10.2 — Duplicate Handling Mistakes

  • Subsets/Combo sum: Skipping duplicates using i > 0 instead of i > start. This skips valid paths where a duplicate appears deeper in the tree, not just at the same level.
  • Permutations: Skipping when !used[i-1] without sorting first. The deduplication logic only works if identical elements are adjacent.
  • Confusing the skip conditions: Subsets use i > start. Permutations use i > 0 && nums[i]==nums[i-1] && !used[i-1].

10.3 — Edge Cases

  • Empty input: subsets of [] = [[]] (one empty subset). Always initialise result with empty and handle gracefully.
  • Single element: subsets of [1] = [[], [1]]. Permutations of [1] = [[1]].
  • Target = 0 for combination sum: the only solution is [] (empty combination).

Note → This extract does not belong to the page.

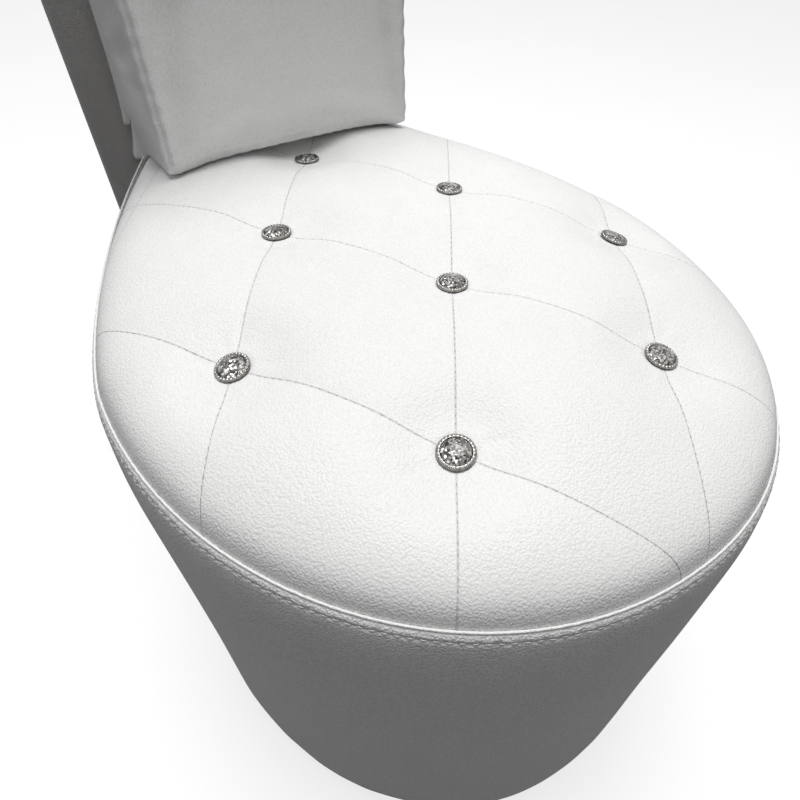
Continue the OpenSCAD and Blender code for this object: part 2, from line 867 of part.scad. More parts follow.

11 — Common Interview Questions

Problem Key Implementation Detail
Subsets (LC 78) Collect at every node, loop from start
Subsets II (LC 90) Sort + skip i > start && nums[i]==nums[i-1]
Permutations (LC 46) used[] array, loop 0 to N every time
Permutations II (LC 47) Sort + skip when !used[i-1]
Combination Sum (LC 39) Reuse allowed, sort + break prune, pass i
Combination Sum II (LC 40) No reuse, pass i+1, skip duplicates i > start
N-Queens (LC 51) col[], diag1[], diag2[] O(1) checks
Word Search (LC 79) Mark visited with '#', restore on backtrack
Palindrome Partitioning (LC 131) Check palindrome before recursing to prune

Chapter 9 — Key Takeaways

  • Backtracking = choose + explore + un-choose. The un-choose step is non-negotiable.
  • Pruning is the difference between TLE and AC. Always prune invalid branches before recursing.
  • Subsets: collect at EVERY node. Use start index.
  • Permutations: collect at leaves only. Use used[] array. Loop from 0.
  • Combination sum with reuse: pass i (not i+1) to allow picking same element again.
  • If problem only needs COUNT or OPTIMAL VALUE and subproblems overlap, prefer DP over backtracking.